A thorough review of how special education funding works in Michigan reveals the challenge of consistently and effectively providing these services. Like many other elements of school finance, special education funding is complex — revenues come from a variety of sources and are purposed for a variety of targeted programs. Altogether though, spending on these services comprise a large but difficult to measure portion of what Michigan taxpayers spend on public education.
The state’s recent $400,000 education finance study, or “adequacy study,” could not completely account for special education spending among districts, and recommended a better tracking system. Although an incomplete figure, the state reports that local districts spent $2.7 billion in 2016 providing special education services. This figure does not include certain expenses, including those already covered by federal dollars.
More than 197,000 Michigan students — about 13 percent of total public school enrollment — were classified as having special needs in 2016. The need for special services is determined by a student’s Individualized Education Plan. Most students with identified learning disabilities still spend a significant part of their time in a general classroom setting.
School districts receive a foundation allowance on behalf of each special needs student they enroll, just like they do for every other student. The foundation allowance provides schools with a minimum, per-pupil funding amount. Additional dollars help fund the special education services prescribed by a student’s IEP. But providing enough funds to cover all the special services called for by the plans for these 197,000 students is a challenge.
The bulk of the funding comes from local property taxes collected by one of Michigan’s 56 intermediate school districts. These entities are charged with overseeing and standardizing special education services among their constituent districts, and they also directly serve some special needs students. ISDs levy special education millages, one of the five types of millages they can levy on local property, to pay for the special education services they provide directly or that they pay other school districts to provide.
There is a cap on what ISDs can levy for their special education millage — it cannot exceed 1.75 times their 1993 rate, as approved by local residents. Since the amount ISDs raise through these millages depends on the value of the property in their district and these values differ greatly from ISD to ISD, there can be significant disparities in special education per-pupil spending among ISDs.
State funding helps alleviate some of these disparities, yet another layer of special education funding. Supplementing ISD millage revenues, a $37.8 million categorical provides lower-funded ISDs with extra funds. ISDs receive greater payments for having less valuable property to tax and higher local tax rates.

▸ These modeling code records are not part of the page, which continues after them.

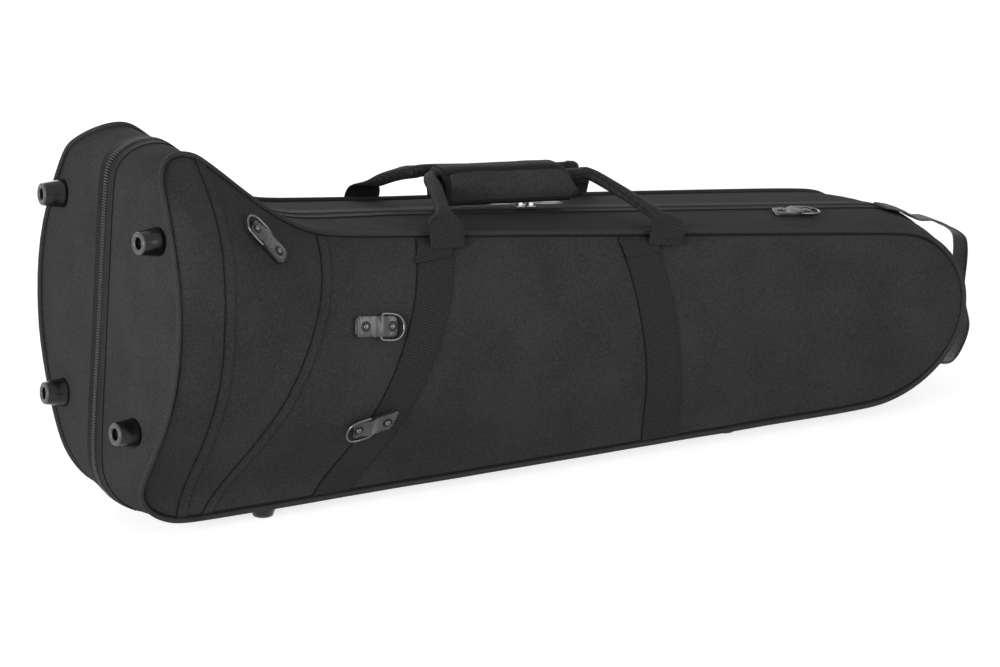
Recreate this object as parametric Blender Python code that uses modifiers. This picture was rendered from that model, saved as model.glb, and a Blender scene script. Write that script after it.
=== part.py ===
# Shaped soft case for a trombone, standing on its lower edge, bell end at -X and tail end at +X.
# The near half, at -Y, is the tray; the far half, at +Y, is the lid, hinged along the lower edge.
# Metres, +Z up, the floor at z = 0. Outlines are drawn in a plane with x from the bell's toe.
import math

import bmesh
import bpy
import numpy as np
from mathutils import Matrix, Vector

COLLECTION_NAME = "trombone_case"
CUTTER_COLLECTION_NAME = "case_cutters"
NEAR = -1
FAR = 1
MERGE = 0.000002
SLIVER = 0.00008
SLOPE_STEP = 0.0005
SMOOTH_ANGLE = 40
CLOTH_SMOOTH_ANGLE = 50
BEVEL_ANGLE = 60

# Side outline at the piping: six corners, rounded.
CASE_LENGTH = 0.9225
BASE_HEIGHT = 0.015
BELL_HEIGHT = 0.3555
BELL_RAKE = 0.026
BELL_PEAK_X = 0.0565
CROWN_X = 0.0705
THROAT_X = 0.1825
THROAT_DROP = 0.094
THROAT_RADIUS = 0.140
HEEL_RADIUS = 0.054
TAIL_HEIGHT = 0.169
TAIL_NOSE_HEIGHT = 0.104
BELL_SPLIT_HEIGHT = 0.175
BELL_FOCUS_X = 0.130
BELL_FOCUS_HEIGHT = 0.172
TAIL_FOCUS_SETBACK = 0.0725
TAIL_FOCUS_HEIGHT = 0.085

# Depth of a half from the split plane to its face.
BELL_EDGE_DEPTH = 0.062
TAIL_EDGE_DEPTH = 0.0925
BELL_BULGE = 0.0875
TAIL_BULGE = 0.014
BULGE_FADE_POWER = 1.7
UPPER_BULGE_POWER = 3.5
TAIL_BULGE_POWER = 2.0
LOWER_BULGE_POWER = 1.45
BELL_FLOOR_RISE = 0.0135
BELL_FADE_POWER = 3

# How far the gusset crowns out past the piping, at the split plane.
SIDE_CROWN = 0.0063
BELL_CROWN = 0.008
TAIL_CROWN = 0.0295
CROWN_POWER = 2.4
TAIL_CROWN_POWER = 3
CROWN_START_SHARE = 0.12
CROWN_FULL_SHARE = 0.37

# Layers of a half, from outside in.
SPLIT_HALF_GAP = 0.0003
GAP = 0.0003
SHELL_WALL = 0.007
LINING_WALL = 0.003
BINDING_WIDTH = 0.002
PIPING_RADIUS = 0.0021
SKIN_GAP = 0.0004

# Facet counts of the shells.
END_STEPS = 2
BROW_STEPS = 5
CROWN_STEPS = 3
SLOPE_STEPS = 2
THROAT_STEPS = 3
TOP_STEPS = 7
TAIL_TOP_STEPS = 5
HEEL_STEPS = 5
BOTTOM_STEPS = 13
TAIL_BOTTOM_STEPS = 7
OUTER_GUSSET_SHARES = (0.5, 0.78, 1.0)
OUTER_RING_SHARES = (0.88, 0.72, 0.52, 0.27, 0.0)
INNER_GUSSET_SHARES = (0.62, 1.0)
INNER_RING_SHARES = (0.78, 0.45, 0.0)

# Zipper, round the bell end, the top and the tail, and the cloth hinge along the lower edge.
TEETH_EDGE = 0.0026
TEETH_HEIGHT = 0.0021
TAPE_EDGE = 0.015
TAPE_THICKNESS = 0.0008

# Straps and stitched seam bands on each face, as places along the lower and upper edge.
STRAP_WIDTH = 0.039
STRAP_THICKNESS = 0.0014
STRAP_TOP_SETBACK = 0.018
SEAM_TOP_SETBACK = 0.002
STRIP_END_SETBACK = 0.002
BELL_STRAP_TOP_X = 0.3225
BELL_STRAP_BOTTOM_X = 0.2115
TAIL_STRAP_TOP_X = 0.5450
TAIL_STRAP_BOTTOM_X = 0.5745
SEAM_WIDTH = 0.011
SEAM_THICKNESS = 0.0008
BELL_SEAM_TOP_X = 0.0790
BELL_SEAM_BOTTOM_X = 0.0545
MID_SEAM_TOP_X = 0.2030
MID_SEAM_BOTTOM_X = 0.0810

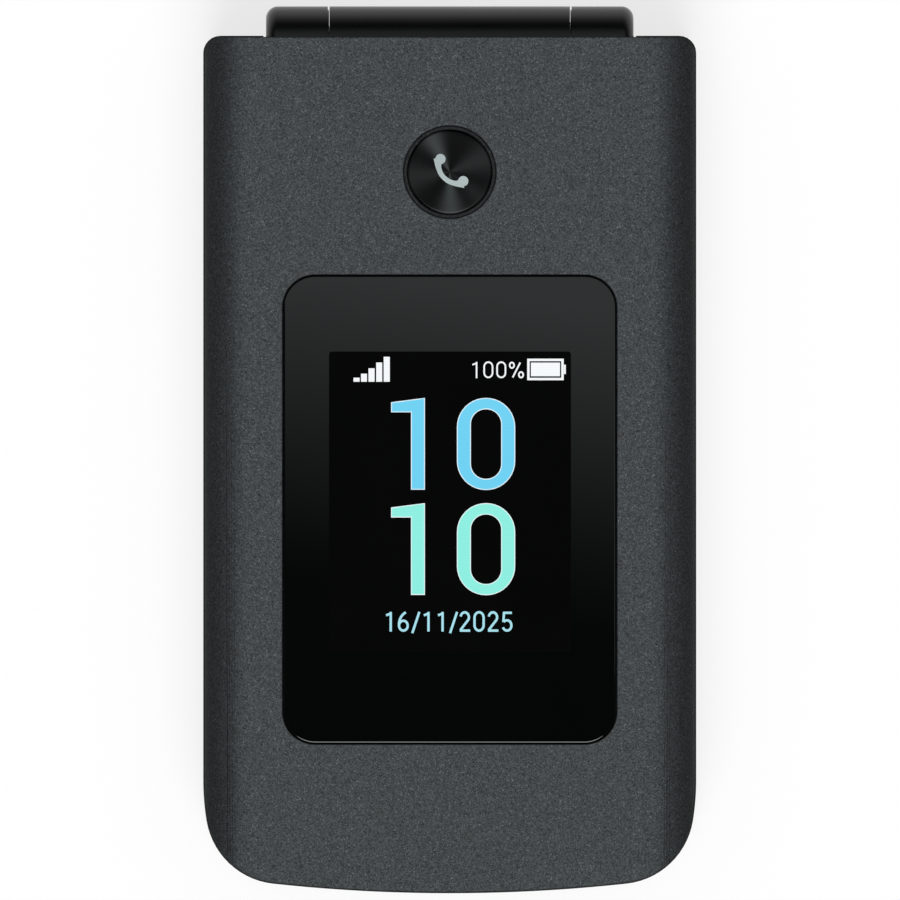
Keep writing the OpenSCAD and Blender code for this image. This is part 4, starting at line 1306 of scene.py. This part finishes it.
@dataclass
class OuterDisplay:
    """Gloss window in the lid and the lit figures of the display behind it.

    The places of the figures are those of the front view, whose scale is 8.6 to the millimetre.
    """

    levels: Levels
    centre: Point = (0.0, -6.95)
    width: float = 38.7
    length: float = 54.4
    corner: float = 3.7
    edge: float = 0.22
    skin: float = 0.006
    scale: float = 8.6
    middle: Point = (449.75, 5.5)
    far_end: float = 51.65
    lit_area: tuple[float, ...] = (329, 351.5, 571, 652, 0.35)
    bars: tuple[tuple[float, ...], ...] = ((353.5, 377.7, 359.6), (361, 373.7, 367), (368.5, 368.3, 374.6),
                                           (376.2, 362.5, 382.2), (383.7, 356.8, 389.8))
    bars_low: float = 381.7
    charge_case: tuple[float, ...] = (527.2, 358.7, 563.7, 380.2)
    charge_hole: tuple[float, ...] = (529.6, 361.1, 561.3, 377.8)
    charge_tip: tuple[float, ...] = (563.9, 364.7, 565.8, 374)
    charge_level: tuple[float, ...] = (530.9, 362.6, 560.0, 376.2)
    hours_top: float = 398.8
    minutes_top: float = 504.0
    figure_edge: float = 0.9

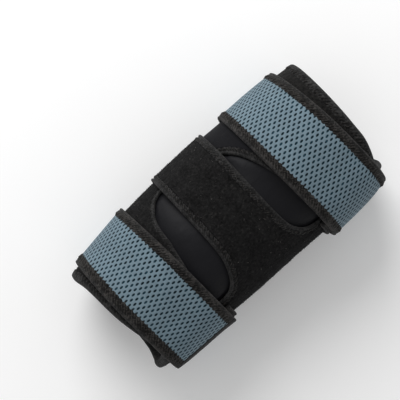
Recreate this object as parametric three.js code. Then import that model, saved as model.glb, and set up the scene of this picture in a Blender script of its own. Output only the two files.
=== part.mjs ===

The state makes additional payments to fund special education as a result of a Michigan Supreme Court decision in the 1990s. The court order requires the state to pay local districts and ISDs for about 70 percent of transportation-related expenses and 29 percent of all other approved, special education expenses. The state has set aside about $910 million to ensure all public schools are reimbursed at these court-ordered levels.
However, for a tiny fraction of special education students — typically those placed in an institution by a court or state agency — the state reimburses districts for 100 percent of approved expenses. This cost the state about $10 million in 2016.
A handful of districts receive another layer of funding: so-called “hold-harmless” payments. These payments guarantee that these districts’ special education funding doesn’t fall below their 1997 levels. The total hold-harmless obligation budgeted by the state for 2017 is a little more than a million dollars.
While the combination of state and local allocations outlined above represent most special education funding, federal funds support these services too. The lion’s share of federal funds for special education come from the Individuals with Disabilities Education Act and the Medicaid-funded School Based Services. Michigan’s total federal allocations for these two programs were $370 million and $110 million in 2017, respectively.
Any remaining special education costs are covered out of the general fund of a local district, charter school or ISD. Previous research has estimated that general fund dollars finance between 20 and 25 percent of these expenses. Much of the difficulty in providing a precise determination or comparison of total special education spending results from this “cross subsidy” of general-use dollars.
The complete picture of Michigan special education financing remains difficult to assess. Since these programs are largely administered and funded locally, a thorough review would require investigating each of the 56 ISDs individually and perhaps each of the 540 districts and 300 charter schools as well. Nevertheless, the many pieces of funding that can be observed highlight the difficulty of matching dollars to student needs.